British homeowners are facing a sharp spike in borrowing costs as the economic fallout from the war in Iran ripples through the UK financial sector. According to new data from Moneyfacts, the average annual mortgage bill for new borrowers has jumped by nearly £800 in just two weeks. This rapid escalation, dubbed “Trumpflation,” reflects the global market’s reaction to the U.S. and Israel’s military engagement in the Middle East.
The scale of the disruption is staggering, with lenders pulling nearly 700 mortgage deals from the market in a matter of days. This represents the most volatile period for UK lending since the aftermath of the 2022 mini-budget. Adam French, head of consumer finance at Moneyfacts, noted that the average two-year fixed rate has surged from 4.83% at the start of March to 5.28% today, hitting its highest level in nearly a year.
For a typical borrower with a £250,000 loan over 25 years, these rate hikes translate to an extra £788 per year on a two-year fix. Five-year fixed rates have followed a similar trajectory, rising to 5.32%. The shift is a massive blow to the 1.8 million households due to remortgage in 2026, many of whom had been holding out for rate cuts that now appear increasingly unlikely.

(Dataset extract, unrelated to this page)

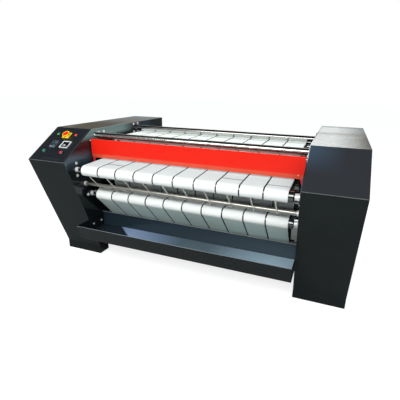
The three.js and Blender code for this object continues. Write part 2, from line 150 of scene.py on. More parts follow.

Prior to the conflict, economists had predicted multiple interest rate cuts from the Bank of England this year. However, surging oil and gas prices have reignited inflation fears, causing “swap rates”—the price lenders pay for money—to climb. Consequently, the Bank is now expected to hold interest rates at 3.75% during its meeting this Thursday, with some analysts even warning of potential hikes later this year.
The availability of “sub-4%” mortgages has virtually evaporated, plummeting from 490 deals to just nine in a single week. Industry experts warn that borrowers should prepare for continued volatility as the global economy adjusts to the “Trumpflation” wave. For those looking to secure a rate, the window of opportunity is closing faster than at any point in the last three years.